Task goal »
Read the data and repeat it in full, exactly.

Material provided »

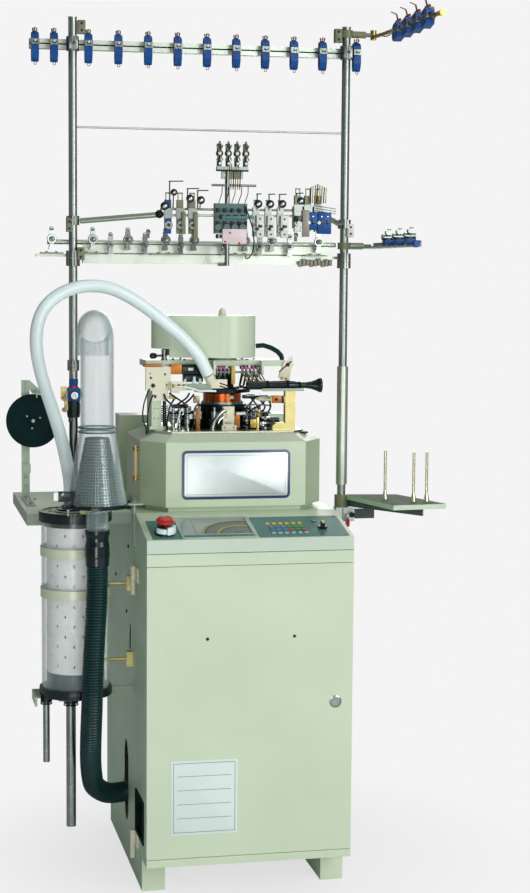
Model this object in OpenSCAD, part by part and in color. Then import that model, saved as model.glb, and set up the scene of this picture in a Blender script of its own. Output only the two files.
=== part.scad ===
// Sock knitting machine: cabinet, knitting head, lint filter, sock funnel and yarn creel.
// Millimetres. +X is to the operator's right, +Y to the back, +Z up. Sizes are laid out from
// the cabinet's centre line, the door's face and the floor; placed() moves them to the origin.

/* [Cabinet] */
// Width of the cabinet
cab_w = 560; // [520:1:640]
// Depth of the swinging control box at the front
front_d = 213; // [200:1:230]
// Depth of the main cabinet behind it
main_d = 616; // [570:1:680]
// Gap at the seam between the control box and the main cabinet
seam_gap = 3; // [2:0.5:5]
// Thickness of the cabinet's sheet metal
sheet = 3; // [2:0.5:4]
// Height of the two skids
skid_h = 89; // [70:1:110]
// Width of one skid
skid_w = 63; // [50:1:80]
// Distance the skids stand back at the front and rear
skid_setback = 83; // [60:1:110]
// Height of the control box's bottom rail
rail_h = 22; // [16:1:30]
// Height of the front door's opening
door_h = 789; // [700:1:850]
// Depth of the folded door
door_t = 20; // [16:1:24]
// Height of the plain band over the door
band_h = 33; // [25:1:40]
// Height of the console's front lip
lip_h = 37; // [30:1:45]
// Rise of the console from its lip to the deck
console_rise = 45; // [30:1:60]
// Height of the electrical housing behind the head
rear_box_h = 228; // [180:1:260]
// Depth of the electrical housing
rear_box_d = 100; // [80:1:130]

/* [Knitting head] */
// Distance of the needle cylinder's axis from the front door
head_y = 434; // [420:1:450]
// Outer radius of the needle cylinder
cyl_r = 47.6; // [44:0.1:50]
// Number of needle tricks cut in the cylinder
needle_count = 60; // [36:4:96]
// Width of one needle trick
trick_w = 1.6; // [1:0.1:2]
// Depth of one needle trick
trick_depth = 2; // [1:0.1:3]
// Distance across the gear housing's flats
housing_af = 432; // [420:1:450]
// Width of the gear housing's front face
housing_face_w = 392; // [360:1:400]
// Width over the gear housing's sides
housing_w = 512; // [500:1:530]
// Height of the gear housing's walls
housing_wall_h = 178; // [150:1:200]
// Height of the bevel round its top
housing_bevel_h = 21; // [15:1:25]
// Height of the housing's recessed foot
housing_foot_h = 13; // [10:1:20]
// Height of the cam box on the machine plate
cam_box_h = 66; // [60:1:72]
// Outer radius of the cam box
cam_box_r = 69; // [64:1:74]
// Underside of the bridge above the machine plate
bridge_rise = 175; // [165:1:190]
// Thickness of the bridge
bridge_t = 17; // [12:1:20]
// Radius of the drum cover round the dial's drive
drum_r = 94; // [85:1:98]
// Height of the drum cover
drum_h = 117; // [100:1:130]

/* [Lint filter and sock funnel] */
// Radius of the clear filter tube
filter_r = 91.5; // [85:0.5:94]
// Length of the filter tube between its caps
filter_h = 450; // [400:1:470]
// Underside of the filter's lower cap above the floor
filter_z = 531; // [500:1:560]
// Wall of the clear tubes
clear_wall = 3; // [2:0.5:4]
// Outer radius of the funnel at its base
funnel_r = 78; // [70:1:82]
// Outer radius of the funnel at its top
funnel_top_r = 43.5; // [40:0.5:48]
// Height of the funnel
funnel_h = 189; // [170:1:210]
// Underside of the funnel's base ring above the floor
funnel_z = 1054; // [1045:1:1070]
// Outer radius of the corrugated suction hose
suction_r = 29; // [26:0.5:30]
// Outer radius of the white hose
white_r = 17.5; // [14:0.5:18]

/* [Tables and creel] */
// Height of the side tables above the floor
table_z = 1010; // [990:1:1011]
// Width of the left table
left_table_w = 289; // [270:1:310]
// Depth of the left table
left_table_d = 505; // [480:1:520]
// Edge height of the left table
table_edge = 32; // [20:1:40]
// Length of the right table's inner edge
right_table_l = 291; // [240:1:310]
// Width of the right table at its front
right_table_w = 163; // [140:1:180]
// Angle at which the right table stands
right_table_angle = 14; // [0:1:20]
// Radius of the creel posts
post_r = 12.3; // [10:0.1:14]
// Left post's distance from the centre line
post_left = 408; // [400:1:420]
// Right post's distance from the centre line
post_right = 397; // [385:1:410]
// Distance of the posts from the front door
post_y = 594; // [580:1:610]
// Height of the posts' tops above the floor
post_top = 2388; // [2300:1:2450]
// Height of the top rail's centre above the floor
top_rail_z = 2316; // [2250:1:2330]
// Height of the upper side arm above the floor
upper_arm_z = 2370; // [2366:1:2372]
// Height of the lower side arm above the floor
lower_arm_z = 1752; // [1740:1:1765]
// Height of the thick middle rail above the floor
thick_rail_z = 1708; // [1700:1:1712]
// Height of the thin middle rail above the floor
thin_rail_z = 1755; // [1750:1:1760]
// Number of thread detectors along the top rail
detector_count = 10; // [6:1:10]
// Distance between two thread detectors
detector_pitch = 86; // [60:1:90]

/* [Hidden] */
$fn = 48;
running = 0.05;  // radial clearance of every shaft in its bore
gap = 0.3;  // clearance between curved faces of different bodies
seat = 0.3;  // gap left where one moving piece rests on another
touch = 0.1;  // gap left where two fixed faces lie on each other
through = 1;  // how far a cutting shape runs past the face it cuts

// Paint, metal and plastic colours
green = [0.76, 0.84, 0.74];
pale_green = [0.8, 0.87, 0.78];
steel = [0.75, 0.77, 0.77];
chrome = [0.85, 0.86, 0.87];
brass = [0.82, 0.7, 0.38];
bronze = [0.74, 0.38, 0.14];
cream = [0.92, 0.9, 0.78];
black = [0.08, 0.1, 0.1];
blue = [0.08, 0.22, 0.62];
clear = [0.85, 0.92, 0.92, 0.35];
white = [0.88, 0.94, 0.94];

half_w = cab_w / 2;
main_y = front_d + seam_gap;
back_y = main_y + main_d;
box_gap = 1;
box_z = skid_h + box_gap;
door_z = skid_h + rail_h;
band_z = door_z + door_h;
console_z = band_z + band_h;
lip_z = console_z + lip_h;
deck_z = lip_z + console_rise;
door_gap = 1.5;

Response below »
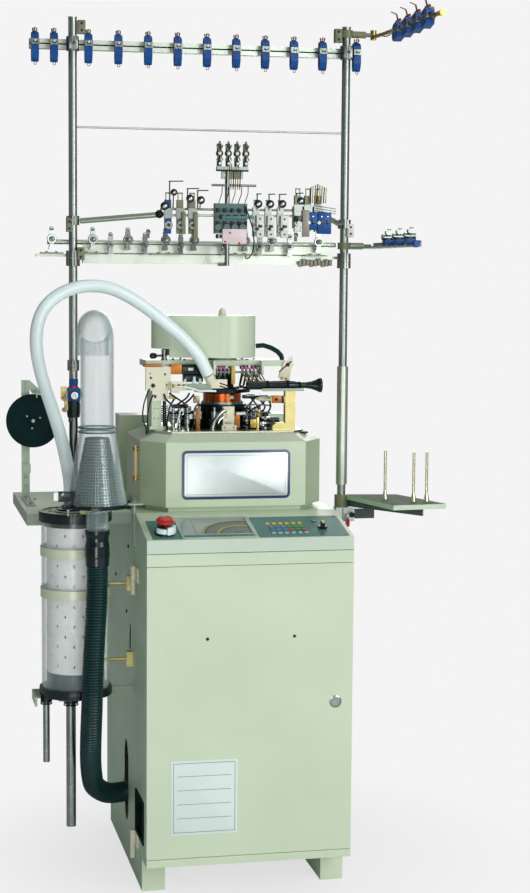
Model this object in OpenSCAD, part by part and in color. Then import that model, saved as model.glb, and set up the scene of this picture in a Blender script of its own. Output only the two files.
=== part.scad ===
// Sock knitting machine: cabinet, knitting head, lint filter, sock funnel and yarn creel.
// Millimetres. +X is to the operator's right, +Y to the back, +Z up. Sizes are laid out from
// the cabinet's centre line, the door's face and the floor; placed() moves them to the origin.

/* [Cabinet] */
// Width of the cabinet
cab_w = 560; // [520:1:640]
// Depth of the swinging control box at the front
front_d = 213; // [200:1:230]
// Depth of the main cabinet behind it
main_d = 616; // [570:1:680]
// Gap at the seam between the control box and the main cabinet
seam_gap = 3; // [2:0.5:5]
// Thickness of the cabinet's sheet metal
sheet = 3; // [2:0.5:4]
// Height of the two skids
skid_h = 89; // [70:1:110]
// Width of one skid
skid_w = 63; // [50:1:80]
// Distance the skids stand back at the front and rear
skid_setback = 83; // [60:1:110]
// Height of the control box's bottom rail
rail_h = 22; // [16:1:30]
// Height of the front door's opening
door_h = 789; // [700:1:850]
// Depth of the folded door
door_t = 20; // [16:1:24]
// Height of the plain band over the door
band_h = 33; // [25:1:40]
// Height of the console's front lip
lip_h = 37; // [30:1:45]
// Rise of the console from its lip to the deck
console_rise = 45; // [30:1:60]
// Height of the electrical housing behind the head
rear_box_h = 228; // [180:1:260]
// Depth of the electrical housing
rear_box_d = 100; // [80:1:130]

/* [Knitting head] */
// Distance of the needle cylinder's axis from the front door
head_y = 434; // [420:1:450]
// Outer radius of the needle cylinder
cyl_r = 47.6; // [44:0.1:50]
// Number of needle tricks cut in the cylinder
needle_count = 60; // [36:4:96]
// Width of one needle trick
trick_w = 1.6; // [1:0.1:2]
// Depth of one needle trick
trick_depth = 2; // [1:0.1:3]
// Distance across the gear housing's flats
housing_af = 432; // [420:1:450]
// Width of the gear housing's front face
housing_face_w = 392; // [360:1:400]
// Width over the gear housing's sides
housing_w = 512; // [500:1:530]
// Height of the gear housing's walls
housing_wall_h = 178; // [150:1:200]
// Height of the bevel round its top
housing_bevel_h = 21; // [15:1:25]
// Height of the housing's recessed foot
housing_foot_h = 13; // [10:1:20]
// Height of the cam box on the machine plate
cam_box_h = 66; // [60:1:72]
// Outer radius of the cam box
cam_box_r = 69; // [64:1:74]
// Underside of the bridge above the machine plate
bridge_rise = 175; // [165:1:190]
// Thickness of the bridge
bridge_t = 17; // [12:1:20]
// Radius of the drum cover round the dial's drive
drum_r = 94; // [85:1:98]
// Height of the drum cover
drum_h = 117; // [100:1:130]

/* [Lint filter and sock funnel] */
// Radius of the clear filter tube
filter_r = 91.5; // [85:0.5:94]
// Length of the filter tube between its caps
filter_h = 450; // [400:1:470]
// Underside of the filter's lower cap above the floor
filter_z = 531; // [500:1:560]
// Wall of the clear tubes
clear_wall = 3; // [2:0.5:4]
// Outer radius of the funnel at its base
funnel_r = 78; // [70:1:82]
// Outer radius of the funnel at its top
funnel_top_r = 43.5; // [40:0.5:48]
// Height of the funnel
funnel_h = 189; // [170:1:210]
// Underside of the funnel's base ring above the floor
funnel_z = 1054; // [1045:1:1070]
// Outer radius of the corrugated suction hose
suction_r = 29; // [26:0.5:30]
// Outer radius of the white hose
white_r = 17.5; // [14:0.5:18]

/* [Tables and creel] */
// Height of the side tables above the floor
table_z = 1010; // [990:1:1011]
// Width of the left table
left_table_w = 289; // [270:1:310]
// Depth of the left table
left_table_d = 505; // [480:1:520]
// Edge height of the left table
table_edge = 32; // [20:1:40]
// Length of the right table's inner edge
right_table_l = 291; // [240:1:310]
// Width of the right table at its front
right_table_w = 163; // [140:1:180]
// Angle at which the right table stands
right_table_angle = 14; // [0:1:20]
// Radius of the creel posts
post_r = 12.3; // [10:0.1:14]
// Left post's distance from the centre line
post_left = 408; // [400:1:420]
// Right post's distance from the centre line
post_right = 397; // [385:1:410]
// Distance of the posts from the front door
post_y = 594; // [580:1:610]
// Height of the posts' tops above the floor
post_top = 2388; // [2300:1:2450]
// Height of the top rail's centre above the floor
top_rail_z = 2316; // [2250:1:2330]
// Height of the upper side arm above the floor
upper_arm_z = 2370; // [2366:1:2372]
// Height of the lower side arm above the floor
lower_arm_z = 1752; // [1740:1:1765]
// Height of the thick middle rail above the floor
thick_rail_z = 1708; // [1700:1:1712]
// Height of the thin middle rail above the floor
thin_rail_z = 1755; // [1750:1:1760]
// Number of thread detectors along the top rail
detector_count = 10; // [6:1:10]
// Distance between two thread detectors
detector_pitch = 86; // [60:1:90]

/* [Hidden] */
$fn = 48;
running = 0.05;  // radial clearance of every shaft in its bore
gap = 0.3;  // clearance between curved faces of different bodies
seat = 0.3;  // gap left where one moving piece rests on another
touch = 0.1;  // gap left where two fixed faces lie on each other
through = 1;  // how far a cutting shape runs past the face it cuts

// Paint, metal and plastic colours
green = [0.76, 0.84, 0.74];
pale_green = [0.8, 0.87, 0.78];
steel = [0.75, 0.77, 0.77];
chrome = [0.85, 0.86, 0.87];
brass = [0.82, 0.7, 0.38];
bronze = [0.74, 0.38, 0.14];
cream = [0.92, 0.9, 0.78];
black = [0.08, 0.1, 0.1];
blue = [0.08, 0.22, 0.62];
clear = [0.85, 0.92, 0.92, 0.35];
white = [0.88, 0.94, 0.94];

half_w = cab_w / 2;
main_y = front_d + seam_gap;
back_y = main_y + main_d;
box_gap = 1;
box_z = skid_h + box_gap;
door_z = skid_h + rail_h;
band_z = door_z + door_h;
console_z = band_z + band_h;
lip_z = console_z + lip_h;
deck_z = lip_z + console_rise;
door_gap = 1.5;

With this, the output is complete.